SUPPLIED DATA:
───

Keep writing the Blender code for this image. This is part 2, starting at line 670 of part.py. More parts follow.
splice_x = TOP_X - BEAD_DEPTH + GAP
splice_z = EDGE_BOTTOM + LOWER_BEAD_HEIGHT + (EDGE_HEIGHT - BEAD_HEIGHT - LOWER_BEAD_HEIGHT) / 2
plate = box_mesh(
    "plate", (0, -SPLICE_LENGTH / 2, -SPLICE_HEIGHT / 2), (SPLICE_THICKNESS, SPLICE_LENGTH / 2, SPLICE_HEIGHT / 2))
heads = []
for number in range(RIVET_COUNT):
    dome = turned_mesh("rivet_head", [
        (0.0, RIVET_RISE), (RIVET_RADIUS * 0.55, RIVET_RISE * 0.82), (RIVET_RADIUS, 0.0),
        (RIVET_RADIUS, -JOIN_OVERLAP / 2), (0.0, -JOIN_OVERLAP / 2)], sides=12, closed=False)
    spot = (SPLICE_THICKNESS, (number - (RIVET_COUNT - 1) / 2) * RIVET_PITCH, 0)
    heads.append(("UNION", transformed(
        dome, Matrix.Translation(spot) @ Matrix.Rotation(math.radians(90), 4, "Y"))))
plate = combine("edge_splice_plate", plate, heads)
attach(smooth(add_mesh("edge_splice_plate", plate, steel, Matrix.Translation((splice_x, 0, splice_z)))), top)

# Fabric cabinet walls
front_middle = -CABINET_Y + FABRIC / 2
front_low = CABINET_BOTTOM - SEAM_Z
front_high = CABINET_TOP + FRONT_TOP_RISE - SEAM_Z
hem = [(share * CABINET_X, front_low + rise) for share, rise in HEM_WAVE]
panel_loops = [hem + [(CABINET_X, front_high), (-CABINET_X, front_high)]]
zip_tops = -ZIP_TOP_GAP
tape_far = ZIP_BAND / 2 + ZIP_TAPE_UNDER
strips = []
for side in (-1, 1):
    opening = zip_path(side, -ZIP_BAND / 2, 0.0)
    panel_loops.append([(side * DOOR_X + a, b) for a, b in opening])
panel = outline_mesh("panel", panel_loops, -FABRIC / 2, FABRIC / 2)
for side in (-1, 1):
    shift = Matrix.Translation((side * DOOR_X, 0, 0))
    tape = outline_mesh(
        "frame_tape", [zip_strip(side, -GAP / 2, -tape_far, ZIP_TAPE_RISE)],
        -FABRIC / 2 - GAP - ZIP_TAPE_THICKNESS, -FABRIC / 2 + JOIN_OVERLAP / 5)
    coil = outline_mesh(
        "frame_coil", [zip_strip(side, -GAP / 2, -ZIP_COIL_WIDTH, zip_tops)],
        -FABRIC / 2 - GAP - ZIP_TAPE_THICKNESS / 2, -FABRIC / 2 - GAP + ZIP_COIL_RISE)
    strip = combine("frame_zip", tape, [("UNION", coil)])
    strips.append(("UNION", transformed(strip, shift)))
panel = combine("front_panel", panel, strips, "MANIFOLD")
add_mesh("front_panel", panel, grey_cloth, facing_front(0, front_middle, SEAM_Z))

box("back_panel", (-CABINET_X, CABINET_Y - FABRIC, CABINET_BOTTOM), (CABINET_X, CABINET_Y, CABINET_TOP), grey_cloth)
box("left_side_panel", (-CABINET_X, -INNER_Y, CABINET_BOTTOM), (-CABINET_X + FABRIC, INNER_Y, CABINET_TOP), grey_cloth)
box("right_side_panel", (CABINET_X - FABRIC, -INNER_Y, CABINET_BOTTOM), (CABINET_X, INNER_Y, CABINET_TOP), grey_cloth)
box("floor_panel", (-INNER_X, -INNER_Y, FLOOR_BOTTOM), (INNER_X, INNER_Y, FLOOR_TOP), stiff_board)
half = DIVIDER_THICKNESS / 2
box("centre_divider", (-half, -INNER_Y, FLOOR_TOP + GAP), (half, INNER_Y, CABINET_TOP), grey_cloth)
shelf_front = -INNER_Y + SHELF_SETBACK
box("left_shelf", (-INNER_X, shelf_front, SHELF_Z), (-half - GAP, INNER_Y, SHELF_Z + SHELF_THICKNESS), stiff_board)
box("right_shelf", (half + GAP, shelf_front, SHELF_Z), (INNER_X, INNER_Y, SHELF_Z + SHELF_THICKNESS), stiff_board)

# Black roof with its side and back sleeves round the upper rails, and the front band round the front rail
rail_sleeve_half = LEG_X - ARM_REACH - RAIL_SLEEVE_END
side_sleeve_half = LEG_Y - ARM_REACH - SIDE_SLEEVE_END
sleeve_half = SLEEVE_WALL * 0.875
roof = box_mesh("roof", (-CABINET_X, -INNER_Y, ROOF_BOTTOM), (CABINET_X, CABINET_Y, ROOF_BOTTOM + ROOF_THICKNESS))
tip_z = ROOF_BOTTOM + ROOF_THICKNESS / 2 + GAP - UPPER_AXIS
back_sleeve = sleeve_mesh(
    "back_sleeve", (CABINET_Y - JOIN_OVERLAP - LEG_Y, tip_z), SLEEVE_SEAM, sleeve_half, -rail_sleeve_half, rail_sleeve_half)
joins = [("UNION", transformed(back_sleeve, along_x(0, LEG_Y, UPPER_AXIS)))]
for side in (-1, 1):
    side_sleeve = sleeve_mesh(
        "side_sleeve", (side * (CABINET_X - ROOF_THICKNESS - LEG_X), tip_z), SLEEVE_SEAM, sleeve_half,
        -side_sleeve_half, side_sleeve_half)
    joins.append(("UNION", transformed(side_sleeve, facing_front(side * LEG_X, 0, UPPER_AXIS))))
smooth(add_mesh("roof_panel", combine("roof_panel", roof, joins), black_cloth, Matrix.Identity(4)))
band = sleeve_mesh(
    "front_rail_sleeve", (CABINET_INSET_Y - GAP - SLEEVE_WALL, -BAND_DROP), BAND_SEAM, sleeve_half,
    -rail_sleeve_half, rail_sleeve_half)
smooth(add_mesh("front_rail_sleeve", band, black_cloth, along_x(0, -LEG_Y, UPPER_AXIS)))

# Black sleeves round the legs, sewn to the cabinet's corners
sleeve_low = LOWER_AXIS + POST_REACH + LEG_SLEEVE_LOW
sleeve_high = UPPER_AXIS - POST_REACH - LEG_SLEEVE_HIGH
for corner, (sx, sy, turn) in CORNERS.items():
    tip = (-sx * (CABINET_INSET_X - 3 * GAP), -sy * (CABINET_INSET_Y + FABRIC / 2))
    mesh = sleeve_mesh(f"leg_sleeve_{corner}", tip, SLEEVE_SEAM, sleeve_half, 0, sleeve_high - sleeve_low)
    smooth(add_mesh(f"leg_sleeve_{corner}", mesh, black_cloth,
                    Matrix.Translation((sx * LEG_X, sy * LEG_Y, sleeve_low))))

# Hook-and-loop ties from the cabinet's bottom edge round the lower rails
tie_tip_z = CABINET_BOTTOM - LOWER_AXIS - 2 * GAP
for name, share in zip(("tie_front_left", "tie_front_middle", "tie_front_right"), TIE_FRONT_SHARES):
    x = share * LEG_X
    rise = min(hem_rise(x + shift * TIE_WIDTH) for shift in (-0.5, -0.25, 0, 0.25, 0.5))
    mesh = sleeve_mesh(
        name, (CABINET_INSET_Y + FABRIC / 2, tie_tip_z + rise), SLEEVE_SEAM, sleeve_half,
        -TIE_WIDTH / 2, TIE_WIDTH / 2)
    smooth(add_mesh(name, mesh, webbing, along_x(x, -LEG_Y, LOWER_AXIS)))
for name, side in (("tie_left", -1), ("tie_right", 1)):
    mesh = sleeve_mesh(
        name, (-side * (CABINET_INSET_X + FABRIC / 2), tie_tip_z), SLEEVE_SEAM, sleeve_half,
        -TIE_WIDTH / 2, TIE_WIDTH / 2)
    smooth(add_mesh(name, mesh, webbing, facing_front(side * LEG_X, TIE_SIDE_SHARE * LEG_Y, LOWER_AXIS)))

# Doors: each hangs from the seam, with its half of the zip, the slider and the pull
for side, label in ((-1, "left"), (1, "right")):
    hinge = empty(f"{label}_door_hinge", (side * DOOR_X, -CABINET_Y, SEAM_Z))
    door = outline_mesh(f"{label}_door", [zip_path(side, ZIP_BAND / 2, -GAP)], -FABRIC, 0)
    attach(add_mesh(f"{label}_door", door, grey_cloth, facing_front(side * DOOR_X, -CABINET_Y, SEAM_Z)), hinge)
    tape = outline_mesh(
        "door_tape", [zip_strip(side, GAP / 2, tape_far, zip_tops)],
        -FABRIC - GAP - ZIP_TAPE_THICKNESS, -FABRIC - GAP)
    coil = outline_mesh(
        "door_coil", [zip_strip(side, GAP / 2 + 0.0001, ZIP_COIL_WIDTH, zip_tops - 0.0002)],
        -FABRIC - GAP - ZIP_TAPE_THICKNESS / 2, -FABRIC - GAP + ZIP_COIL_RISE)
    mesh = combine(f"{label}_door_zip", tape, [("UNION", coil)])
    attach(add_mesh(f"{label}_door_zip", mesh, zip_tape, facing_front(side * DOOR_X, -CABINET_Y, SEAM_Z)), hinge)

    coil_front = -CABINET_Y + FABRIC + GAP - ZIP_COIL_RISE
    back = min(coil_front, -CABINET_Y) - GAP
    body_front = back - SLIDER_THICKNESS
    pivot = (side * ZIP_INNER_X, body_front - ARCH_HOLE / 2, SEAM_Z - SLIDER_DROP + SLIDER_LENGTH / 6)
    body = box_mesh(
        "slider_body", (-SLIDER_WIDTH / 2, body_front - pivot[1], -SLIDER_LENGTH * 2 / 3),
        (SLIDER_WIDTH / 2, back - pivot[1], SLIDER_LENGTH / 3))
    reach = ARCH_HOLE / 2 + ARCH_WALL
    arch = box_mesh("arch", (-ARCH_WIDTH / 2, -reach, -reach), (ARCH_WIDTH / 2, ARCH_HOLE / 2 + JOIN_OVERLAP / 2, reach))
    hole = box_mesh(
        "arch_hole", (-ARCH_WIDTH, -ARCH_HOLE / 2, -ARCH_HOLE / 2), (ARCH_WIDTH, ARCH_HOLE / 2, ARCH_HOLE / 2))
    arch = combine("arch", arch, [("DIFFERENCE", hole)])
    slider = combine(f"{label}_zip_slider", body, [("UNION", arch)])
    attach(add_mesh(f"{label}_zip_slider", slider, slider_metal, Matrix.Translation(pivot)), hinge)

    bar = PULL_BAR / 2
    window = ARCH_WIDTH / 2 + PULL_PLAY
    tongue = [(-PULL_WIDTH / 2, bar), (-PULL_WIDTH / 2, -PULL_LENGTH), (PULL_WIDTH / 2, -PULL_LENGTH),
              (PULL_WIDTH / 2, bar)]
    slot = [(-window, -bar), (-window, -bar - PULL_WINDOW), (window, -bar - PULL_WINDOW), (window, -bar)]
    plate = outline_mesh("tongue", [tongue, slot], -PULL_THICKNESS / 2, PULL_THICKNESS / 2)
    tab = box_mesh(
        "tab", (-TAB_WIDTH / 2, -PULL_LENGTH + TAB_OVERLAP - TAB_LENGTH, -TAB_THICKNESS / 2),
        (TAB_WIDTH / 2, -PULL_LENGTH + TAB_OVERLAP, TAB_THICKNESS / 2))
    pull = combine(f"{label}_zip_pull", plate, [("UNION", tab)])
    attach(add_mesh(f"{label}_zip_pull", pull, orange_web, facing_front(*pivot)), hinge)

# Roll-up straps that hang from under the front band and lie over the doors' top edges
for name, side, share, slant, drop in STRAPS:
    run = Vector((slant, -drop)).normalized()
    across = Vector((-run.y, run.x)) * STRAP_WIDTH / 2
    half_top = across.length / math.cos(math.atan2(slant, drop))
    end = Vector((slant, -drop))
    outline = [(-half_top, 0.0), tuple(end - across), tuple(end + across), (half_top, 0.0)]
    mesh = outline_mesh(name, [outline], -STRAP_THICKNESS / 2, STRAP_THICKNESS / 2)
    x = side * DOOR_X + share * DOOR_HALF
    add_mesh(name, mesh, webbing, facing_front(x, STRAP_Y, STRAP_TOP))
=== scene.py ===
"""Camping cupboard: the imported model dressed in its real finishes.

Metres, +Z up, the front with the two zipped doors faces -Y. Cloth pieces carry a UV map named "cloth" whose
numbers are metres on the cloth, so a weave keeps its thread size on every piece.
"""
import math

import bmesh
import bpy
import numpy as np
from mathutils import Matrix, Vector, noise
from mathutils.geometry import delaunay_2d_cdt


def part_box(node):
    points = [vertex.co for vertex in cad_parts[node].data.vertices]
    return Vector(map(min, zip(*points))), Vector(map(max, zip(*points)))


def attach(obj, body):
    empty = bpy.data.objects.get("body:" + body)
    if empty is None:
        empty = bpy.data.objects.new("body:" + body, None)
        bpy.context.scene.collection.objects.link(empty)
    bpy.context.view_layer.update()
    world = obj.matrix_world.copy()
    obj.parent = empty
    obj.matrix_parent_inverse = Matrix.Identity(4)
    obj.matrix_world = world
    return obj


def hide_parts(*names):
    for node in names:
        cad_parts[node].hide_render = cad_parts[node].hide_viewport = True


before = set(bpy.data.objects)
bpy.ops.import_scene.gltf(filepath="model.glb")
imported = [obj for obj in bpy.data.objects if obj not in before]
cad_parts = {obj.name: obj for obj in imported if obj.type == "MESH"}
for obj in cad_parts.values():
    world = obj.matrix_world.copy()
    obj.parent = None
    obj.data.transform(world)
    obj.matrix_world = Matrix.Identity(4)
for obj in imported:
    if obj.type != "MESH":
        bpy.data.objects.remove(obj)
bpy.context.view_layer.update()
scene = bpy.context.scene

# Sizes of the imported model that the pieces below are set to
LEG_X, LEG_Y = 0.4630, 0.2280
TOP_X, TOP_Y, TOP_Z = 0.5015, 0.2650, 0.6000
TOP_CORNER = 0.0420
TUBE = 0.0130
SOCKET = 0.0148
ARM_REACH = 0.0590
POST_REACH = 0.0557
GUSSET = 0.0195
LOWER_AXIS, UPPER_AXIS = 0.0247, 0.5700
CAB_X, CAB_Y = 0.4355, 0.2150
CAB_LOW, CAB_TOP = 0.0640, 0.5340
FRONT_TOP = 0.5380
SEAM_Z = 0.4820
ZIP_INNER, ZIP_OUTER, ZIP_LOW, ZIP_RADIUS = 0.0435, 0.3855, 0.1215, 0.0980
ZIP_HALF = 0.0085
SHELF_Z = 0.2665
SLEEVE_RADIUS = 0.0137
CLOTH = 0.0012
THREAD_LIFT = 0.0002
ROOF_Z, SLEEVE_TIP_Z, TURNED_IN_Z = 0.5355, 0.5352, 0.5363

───

Proceeding from the line containing "# Roll-up straps" through the line containing "before = set(bpy.data.objects)", transcribe the lines above exactly, both end lines included.

IN RESPONSE:
# Roll-up straps that hang from under the front band and lie over the doors' top edges
for name, side, share, slant, drop in STRAPS:
    run = Vector((slant, -drop)).normalized()
    across = Vector((-run.y, run.x)) * STRAP_WIDTH / 2
    half_top = across.length / math.cos(math.atan2(slant, drop))
    end = Vector((slant, -drop))
    outline = [(-half_top, 0.0), tuple(end - across), tuple(end + across), (half_top, 0.0)]
    mesh = outline_mesh(name, [outline], -STRAP_THICKNESS / 2, STRAP_THICKNESS / 2)
    x = side * DOOR_X + share * DOOR_HALF
    add_mesh(name, mesh, webbing, facing_front(x, STRAP_Y, STRAP_TOP))
=== scene.py ===
"""Camping cupboard: the imported model dressed in its real finishes.

Metres, +Z up, the front with the two zipped doors faces -Y. Cloth pieces carry a UV map named "cloth" whose
numbers are metres on the cloth, so a weave keeps its thread size on every piece.
"""
import math

import bmesh
import bpy
import numpy as np
from mathutils import Matrix, Vector, noise
from mathutils.geometry import delaunay_2d_cdt


def part_box(node):
    points = [vertex.co for vertex in cad_parts[node].data.vertices]
    return Vector(map(min, zip(*points))), Vector(map(max, zip(*points)))


def attach(obj, body):
    empty = bpy.data.objects.get("body:" + body)
    if empty is None:
        empty = bpy.data.objects.new("body:" + body, None)
        bpy.context.scene.collection.objects.link(empty)
    bpy.context.view_layer.update()
    world = obj.matrix_world.copy()
    obj.parent = empty
    obj.matrix_parent_inverse = Matrix.Identity(4)
    obj.matrix_world = world
    return obj


def hide_parts(*names):
    for node in names:
        cad_parts[node].hide_render = cad_parts[node].hide_viewport = True


before = set(bpy.data.objects)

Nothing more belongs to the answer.